How to Calculate Inventory Carrying Cost (With Examples)

By Indeed Editorial Team

Published 29 June 2022

The Indeed Editorial Team comprises a diverse and talented team of writers, researchers and subject matter experts equipped with Indeed's data and insights to deliver useful tips to help guide your career journey.

Many businesses perform calculations to help them evaluate how to improve their operations. A common procedure involves determining what percentage of the company's assets go towards storage expenses for its goods. If you're interested in pursuing a business or finance-related career, learning how to calculate inventory carrying cost may be beneficial. In this article, we define what inventory carrying cost is, show how to calculate it, list its components and provide two examples to help you better understand the concept.

Related: Revenue vs Turnover: Definitions, Differences and Examples

What is inventory carrying cost?

Inventory carrying cost, or carrying cost, refers to the total cost of holding inventory.
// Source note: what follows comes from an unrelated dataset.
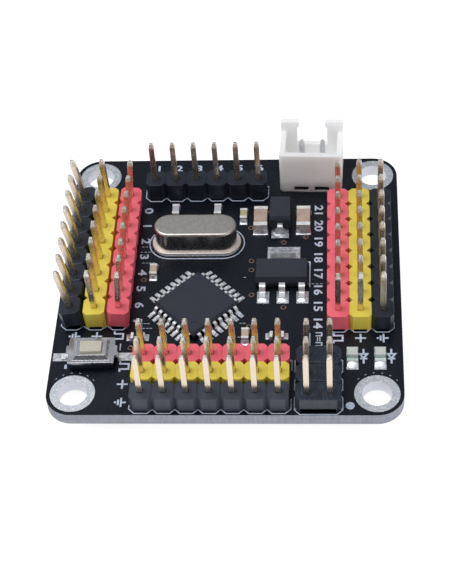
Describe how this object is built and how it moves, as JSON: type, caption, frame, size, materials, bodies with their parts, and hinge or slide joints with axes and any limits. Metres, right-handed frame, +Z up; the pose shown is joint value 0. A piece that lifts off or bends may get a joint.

Typically, it's used to refer to all the expenses a business incurs in storing unsold goods. These expenses might include the rental for a storage facility, utilities bills, labour wages and insurance for the products. An accountant may calculate it as a percentage of a company's total current inventory as it allows them to evaluate the production process for efficiency. This calculation can help a company determine whether to increase or decrease its production rate.

Here's the formula for calculating the inventory carrying cost as a percentage of a company's total current inventory value:

Carrying cost percentage = (Total inventory holding cost / Total inventory value) × 100

Related: How to Calculate EBITDA Margin in 4 Steps (With Examples)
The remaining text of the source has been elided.